I have a variadic function which takes a float parameter. Why doesn't it work?
va_arg(arg, float)
Parameters of functions that correspond to ... are promoted before passing to your variadic function. char and short are promoted to int, float is promoted to double, etc.
6.5.2.2.7 The ellipsis notation in a function prototype declarator causes
argument type conversion to stop after the last declared parameter. The default argument
promotions are performed on trailing arguments.

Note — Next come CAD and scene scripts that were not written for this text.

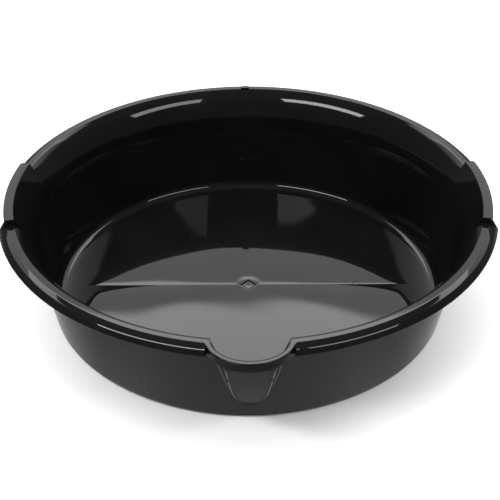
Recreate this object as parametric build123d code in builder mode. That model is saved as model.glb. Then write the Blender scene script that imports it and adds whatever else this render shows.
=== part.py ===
"""Oil drain pan: one injection moulding, modelled as eight regions that meet face to face.

Millimetres. The origin is the centre of the flat underside, +Z is up, and the pouring spout
points along -Y, with the two grips on +X and -X.
"""

import os
from math import atan, cos, degrees, hypot, radians, sin, sqrt, tan

from build123d import *

# Overall sizes
WALL = 2.5              # wall thickness all over
RIM_TOP = 85.5          # flat top of the rim above the underside
GRIP_TOP = 90.0         # flat top of each raised grip
BASE_R = 149.4          # outer wall's radius where it would meet the underside
DRAFT = 0.184           # how far the wall leans out for each millimetre of height

# Rounding of the bowl
FLOOR_FILLET = 8.0      # inside, floor to wall
BASE_FILLET = 4.0       # outside, underside to wall
FLARE_R = 38.0          # wall curving out towards the rim
FLARE_ANGLE = 41.0      # steepness of the flare where it reaches the rim's band, degrees

# Rim
BAND_IN = 172.1         # flat band, inner edge
BAND_OUT = 177.0        # flat band, outer edge
BAND_IN_FILLET = 1.8
BAND_OUT_FILLET = 0.8
BAND_UNDER_FILLET = 0.3 # corners under the band
SKIRT_R = 184.0         # lower edge of the skirt that hangs from the band
SKIRT_Z = 79.8
SKIRT_TOP_ANGLE = -24.0
SKIRT_LOW_ANGLE = -54.0
SKIRT_FILLET = 17.0
SKIRT_UNDER_FILLET = 12.0
SPLIT_Z = 74.0          # height at which the side wall region ends and the rim begins

# Grips
GRIP_HALF_ANGLE = 13.35 # each grip spans this much either side of the X axis, degrees
GRIP_OUT = 179.0        # outer edge of the flange
GRIP_FLARE_ANGLE = 60.0 # steepness of the wall that rises to the flange, degrees
GRIP_EDGE_FILLET = 0.9
GRIP_CORNER_FILLET = 2.0

# Pouring spout
CHUTE_FOOT_Z = 13.3     # lowest point of the chute, on the outside of the wall
CHUTE_LEAN = 32.6       # chute's front face from the vertical, degrees
CHUTE_NOSE_R = 9.7      # round bottom end of the front face
CHUTE_SPREAD = 5.4      # front face widening on each side, degrees
CHUTE_TAPER = 24.0      # sides widening back towards the wall, degrees
CHUTE_EDGE_FILLET = 2.0
LIP_CENTRE_Y = -170.0   # centre of the half-ellipse that the mouth follows
LIP_HALF_WIDTH = 28.6   # outside of the lip
LIP_REACH = 26.5        # outside of the lip, from its centre to its tip
MOUTH_HALF_WIDTH = 25.0 # inside of the lip
MOUTH_REACH = 21.8
LIP_Z = 80.0            # underside of the lip

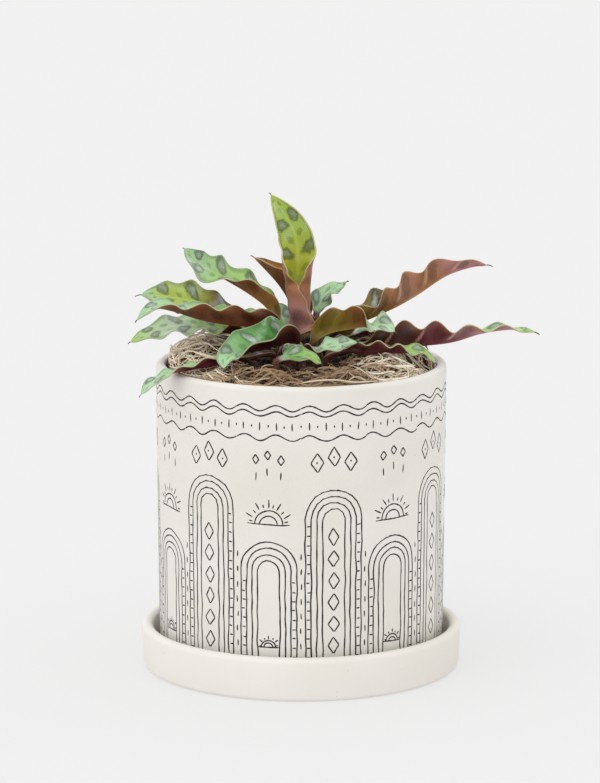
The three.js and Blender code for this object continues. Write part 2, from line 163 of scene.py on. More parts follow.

The reason for this is that early versions of C did not have function prototypes; parameter types were declared at the function site but were not known at the call site. But different types are represented differently, and the representation of the passed argument must match the called function's expectation. So that char and short values could be passed to functions with int parameters, or float values could be passed to functions with double parameters, the compiler "promoted" the smaller types to be of the larger type. This behavior is still seen when the type of the parameter is not known at the call site -- namely, for variadic functions or functions declared without a prototype (e.g., int foo();).
As #dasblinkenlight has mentioned, float is promoted to double.
It works fine for me:
#include <stdio.h>
#include <stdarg.h>
void foo(int n, ...)
{
va_list vl;
va_start(vl, n);
int c;
double val;
for(c = 0; c < n; c++) {
val = va_arg(vl, double);
printf("%f\n", val);
}
va_end(vl);
}
int main(void)
{
foo(2, 3.3f, 4.4f);
return 0;
}
Output:
3.300000
4.400000